InfoDisent: Explainability of Image Classification Models by Information Disentanglement
Łukasz Struski, Dawid Rymarczyk, Jacek Tabor
TL;DR
InfoDisent tackles the Explainable AI gap by uniting the flexibility of post-hoc explanations with the interpretability of prototypical concepts through information disentanglement. It introduces a novel architecture that freezes a pretrained backbone and learns an orthogonal channel transform, sparse pooling, and a nonnegative final classifier to produce atomic, prototypical parts that can be visualized as patches and heatmaps. The method yields local and global explanations, supports both positive and negative contributions, and generalizes prototypical explanations to large-scale datasets like ImageNet.
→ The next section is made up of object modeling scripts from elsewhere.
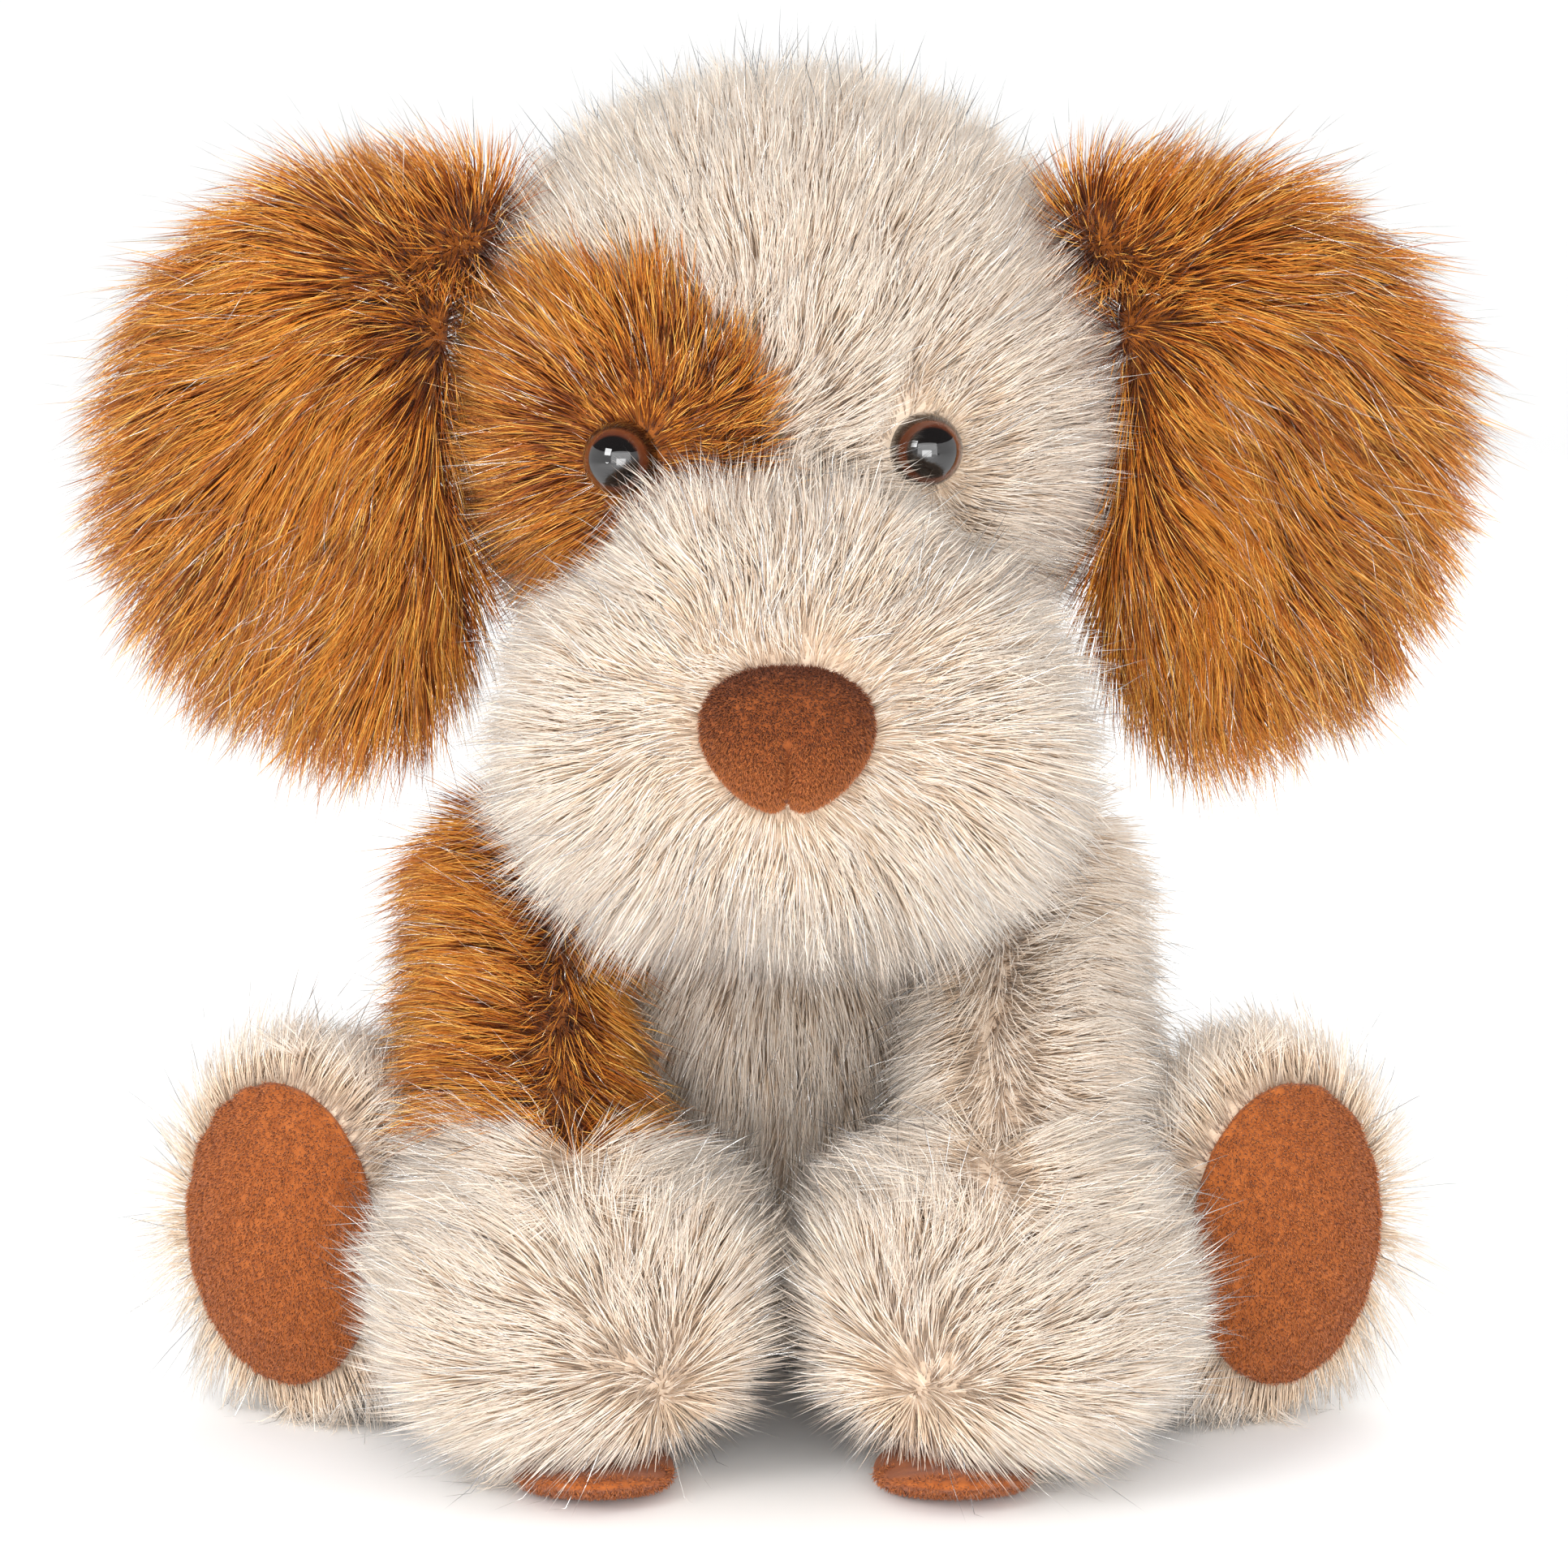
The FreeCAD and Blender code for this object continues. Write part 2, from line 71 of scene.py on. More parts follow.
def middle(*nodes):
    """Middle of some CAD nodes' common box."""
    low, high = span(*nodes)
    return (low + high) / 2


def pivot(joint):
    """Where a joint's axis passes."""
    return np.array(next(j["pos_m"] for j in frame["joints"] if j["name"] == joint))


head_low, head_high = span("face_panel", "back_of_head_panel")
HEAD = (head_low + head_high) / 2
HEAD_R = (head_high[2] - head_low[2]) / 2 - PILE
muzzle_low, muzzle_high = span("muzzle_cover")
MUZZLE_R = (muzzle_high[2] - muzzle_low[2]) / 2 - PILE
MUZZLE = np.array([
    (muzzle_low[0] + muzzle_high[0]) / 2,
    muzzle_low[1] + MUZZLE_R + PILE,
    (muzzle_low[2] + muzzle_high[2]) / 2,
])
MUZZLE_HALF = (muzzle_high[0] - muzzle_low[0]) / 2 - PILE - MUZZLE_R
NOSE = middle("nose_panel_left", "nose_panel_right", "nose_filling") + np.array([0, 0, -2 * MM])
NOSE_FRONT = span("nose_panel_left", "nose_panel_right")[0][1]
EYES = {side: middle(f"eye_{side}_dome") for side in SIDES}
EYE_R = (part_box("eye_left_dome")[1].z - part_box("eye_left_dome")[0].z) / 2
EYE_YAW = math.radians(18)
NECK = pivot("neck_turn")
EAR_ROOTS = {side: pivot(f"ear_{side}_lift") for side in SIDES}
SHOULDERS = {side: pivot(f"front_leg_{side}_raise") for side in SIDES}
HIPS = {side: pivot(f"hind_leg_{side}_splay") for side in SIDES}
TAIL_ROOT = pivot("tail_wag")
FOOT_YAW = math.radians(30)


def front_leg_nodes(side):
    """The CAD covers of a front leg; the two legs are sewn from different panels."""
    covers = {
        "right": ["shoulder_panel_right", "front_leg_right_lower_panel"],
        "left": ["front_leg_left_outer_panel", "front_leg_left_inner_panel"],
    }
    return covers[side]


def paw_place(side):
    """Middle of a paw, and how far its pile reaches to each side of that."""
    low, high = span(*front_leg_nodes(side))
    reach = (high[0] - low[0]) / 2
    return np.array([(low[0] + high[0]) / 2, low[1] + reach, reach - 1 * MM]), reach


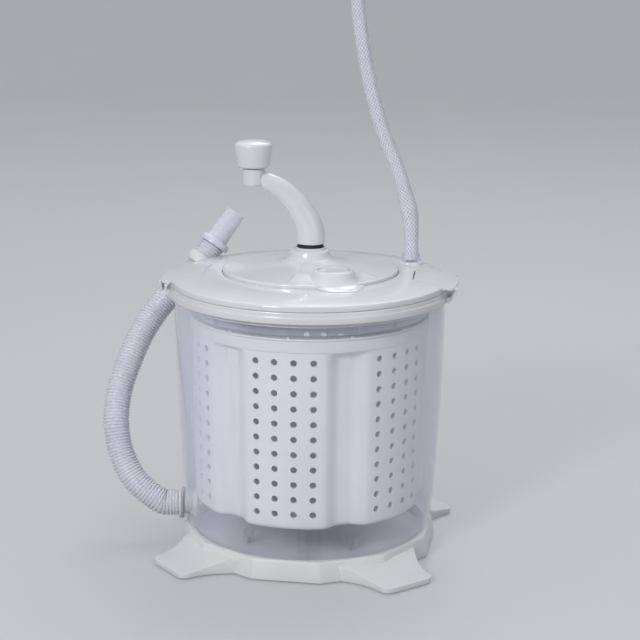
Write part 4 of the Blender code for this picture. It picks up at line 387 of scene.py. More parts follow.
@dataclass(frozen=True)
class MilkyVinyl(Finish):
    """A soft see-through vinyl, plain or over a white braid, with a pattern that follows the hose."""

    shade: tuple[int, int, int]
    roughness: float
    clearness: float
    weave: Weave = Weave.NONE
    yarn_colour: tuple[int, int, int] = (250, 250, 252)
    strands: int = 14
    lay: float = 1450.0

    def material(self) -> bpy.types.Material:
        """Builds the node material.

        Returns:
            The material.
        """
        shader = Shader(self.name, linear(*self.colour), self.roughness)
        cloud = shader.spread(shader.noise(22.0, 3.0), 0.3, 0.7, 0.0, 1.0)
        colour = shader.tint(cloud, linear(*self.colour), linear(*self.shade))
        shader.plain(Transmission_Weight=self.clearness, IOR=1.4, Coat_Weight=0.5, Coat_Roughness=0.12)
        shader.glow(0.5, 0.005)
        if self.weave is Weave.BRAID:
            yarn = self.yarn(shader)
            colour = shader.tint(yarn, colour, linear(*self.yarn_colour))
            shader.emboss(yarn, 0.0003, 0.5)
        shader.drive("Base Color", colour)
        wear = shader.spread(shader.noise(160.0, 5.0), 0.4, 0.75, self.roughness, self.roughness + 0.16)
        shader.drive("Roughness", wear)
        shader.emboss(shader.noise(260.0, 3.0), 0.0001, 0.3)
        return shader.material

    def yarn(self, shader: Shader) -> Socket:
        """Two sets of yarns wound against each other.

        Args:
            shader: The material they are drawn in.

        Returns:
            The pattern, which is 1 on a yarn.
        """
        readings = []
        for name in ("around_x", "around_y", "distance"):
            node = shader.nodes.new("ShaderNodeAttribute")
            node.attribute_name = name
            readings.append(node.outputs["Fac"])
        angle = shader.maths("ARCTAN2", readings[1], readings[0])
        around = shader.maths("MULTIPLY", angle, float(self.strands))
        forward = shader.maths("MULTIPLY", readings[2], self.lay)
        right = shader.maths("SINE", shader.maths("ADD", around, forward))
        left = shader.maths("SINE", shader.maths("SUBTRACT", around, forward))
        return shader.spread(shader.maths("MAXIMUM", right, left), 0.55, 0.9, 0.0, 1.0)


@dataclass(frozen=True)
class SoftRubber(Finish):
    """A matt rubber with a dusty bloom."""

    def material(self) -> bpy.types.Material:
        """Builds the node material.

        Returns:
            The material.
        """
        shader = Shader(self.name, linear(*self.colour), 0.7)
        bloom = shader.spread(shader.noise(70.0, 5.0), 0.45, 0.75, 0.0, 0.5)
        dust = tuple(min(1.0, value * 1.6 + 0.02) for value in linear(*self.colour))
        shader.drive("Base Color", shader.tint(bloom, linear(*self.colour), dust))
        shader.drive("Roughness", shader.spread(bloom, 0.0, 0.5, 0.55, 0.85))
        shader.emboss(shader.noise(1200.0, 2.0), 0.0001, 0.6)
        return shader.material


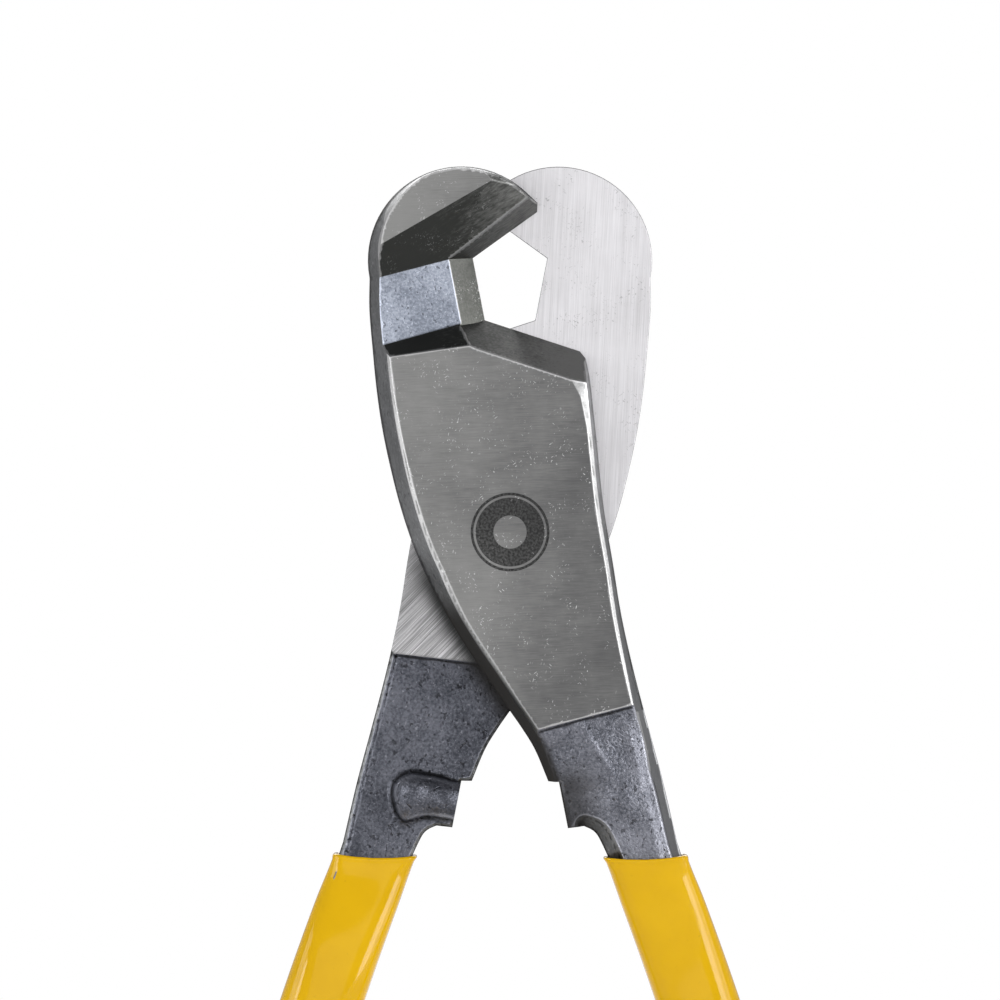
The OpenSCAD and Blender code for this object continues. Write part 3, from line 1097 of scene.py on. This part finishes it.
class Paint:
    """A material that is being made, with its one shader."""

    def __init__(self, name: str) -> None:
        """Starts a material with a Principled shader.

        Args:
            name: The material's name.
        """
        self.material = bpy.data.materials.new(name)
        self.material.use_nodes = True
        self.tree = self.material.node_tree
        self.tree.nodes.clear()
        self.shader = self.node("ShaderNodeBsdfPrincipled", {}, {})
        output = self.node("ShaderNodeOutputMaterial", {}, {})
        self.tree.links.new(self.shader.outputs["BSDF"], output.inputs["Surface"])

    def node(self, kind: str, settings: dict[str, object], feeds: dict[str | int, Feed]) -> bpy.types.Node:
        """Adds a node.

        Args:
            kind: The node's type.
            settings: Its own settings, which are set first.
            feeds: A value or a link for each socket that isn't left alone.

        Returns:
            The node.
        """
        made = self.tree.nodes.new(kind)
        for key, value in settings.items():
            setattr(made, key, value)
        for key, value in feeds.items():
            self.feed(made, key, value)
        return made

    def math(self, operation: str, *values: "Signal | float") -> Signal:
        """Adds a Math node on the given values."""
        made = self.node("ShaderNodeMath", {"operation": operation}, dict(enumerate(values)))
        return Signal(self, made.outputs[0])

    def place(self, turn: float, stretch: Triple) -> Socket:
        """Gives coordinates on the piece for a pattern.

        Args:
            turn: How far the pattern is turned about the pivot's axis, in degrees.
            stretch: How often it repeats in a metre along x, y and z.

        Returns:
            The vector.
        """
        where = self.node("ShaderNodeTexCoord", {}, {})
        turned = self.node("ShaderNodeVectorRotate", {"rotation_type": "Y_AXIS"},
                           {"Vector": where.outputs["Object"], "Angle": math.radians(turn)})
        scaled = self.node("ShaderNodeVectorMath", {"operation": "MULTIPLY"},
                           {0: turned.outputs[0], 1: stretch})
        return scaled.outputs[0]

    def grain(self, often: float, detail: float = 2.0, rough: float = 0.5, turn: float = 0) -> Signal:
        """Adds even noise that repeats so often in a metre."""
        return self.noise(self.place(turn, (often, often, often)), detail, rough)

    def spot(self) -> tuple[Signal, Signal, Signal]:
        """Finds where on the piece a point lies.

        Returns:
            x, z and the distance from the pivot's axis, all in millimetres.
        """
        where = self.node("ShaderNodeTexCoord", {}, {})
        parts = self.node("ShaderNodeSeparateXYZ", {}, {"Vector": where.outputs["Object"]})
        x, z = (Signal(self, parts.outputs[axis]) * (1 / MM) for axis in "XZ")
        return x, z, self.math("SQRT", x * x + z * z)

    def noise(self, at: Socket, detail: float = 2.0, rough: float = 0.5) -> Signal:
        """Adds noise.

        Args:
            at: The coordinates.
            detail: How many finer layers it has.
            rough: How strong they are.

        Returns:
            A value from 0 to 1.
        """
        made = self.node("ShaderNodeTexNoise", {},
                         {"Vector": at, "Scale": 1.0, "Detail": detail, "Roughness": rough})
        return Signal(self, made.outputs["Fac"])

    def attribute(self, name: str) -> Signal:
        """Reads a number stored on the mesh."""
        made = self.node("ShaderNodeAttribute", {"attribute_name": name}, {})
        return Signal(self, made.outputs["Fac"])

    def mix(self, share: Signal, low: Feed, high: Feed) -> Socket:
        """Mixes two colours by a share from 0 to 1."""
        made = self.node("ShaderNodeMix", {"data_type": "RGBA"}, {"Factor": share, 6: low, 7: high})
        return made.outputs[2]

    def bump(self, height: Signal, depth: float) -> Socket:
        """Turns a height from 0 to 1 into a normal, for a depth in millimetres."""
        made = self.node("ShaderNodeBump", {}, {"Height": height, "Distance": depth * MM, "Strength": 1.0})
        return made.outputs["Normal"]

    def feed(self, node: bpy.types.Node, key: str | int, value: Feed) -> None:
        """Sets a node's socket to a value or links it.

        Args:
            node: The node.
            key: Its input's name or number.
            value: What the input takes.
        """
        source = value.socket if isinstance(value, Signal) else value
        if isinstance(source, Socket):
            self.tree.links.new(source, node.inputs[key])
        else:
            node.inputs[key].default_value = source

    def finish(self, **sockets: Feed) -> Material:
        """Sets the shader's sockets.

        Args:
            sockets: What each takes. A name has _ for a space.

        Returns:
            The material.
        """
        for key, value in sockets.items():
            self.feed(self.shader, key.replace("_", " "), value)
        return self.material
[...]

Empirical results across datasets and user studies show competitive accuracy and strong human interpretability, with statistically significant improvements in user understanding and disambiguation compared to baselines. Overall, InfoDisent provides a scalable, backbone-agnostic XAI framework with practical implications for deploying interpretable models in real-world, high-stakes settings.
Abstract
In this work, we introduce InfoDisent, a hybrid approach to explainability based on the information bottleneck principle. InfoDisent enables the disentanglement of information in the final layer of any pretrained model into atomic concepts, which can be interpreted as prototypical parts. This approach merges the flexibility of post-hoc methods with the concept-level modeling capabilities of self-explainable neural networks, such as ProtoPNets. We demonstrate the effectiveness of InfoDisent through computational experiments and user studies across various datasets using modern backbones such as ViTs and convolutional networks. Notably, InfoDisent generalizes the prototypical parts approach to novel domains (ImageNet).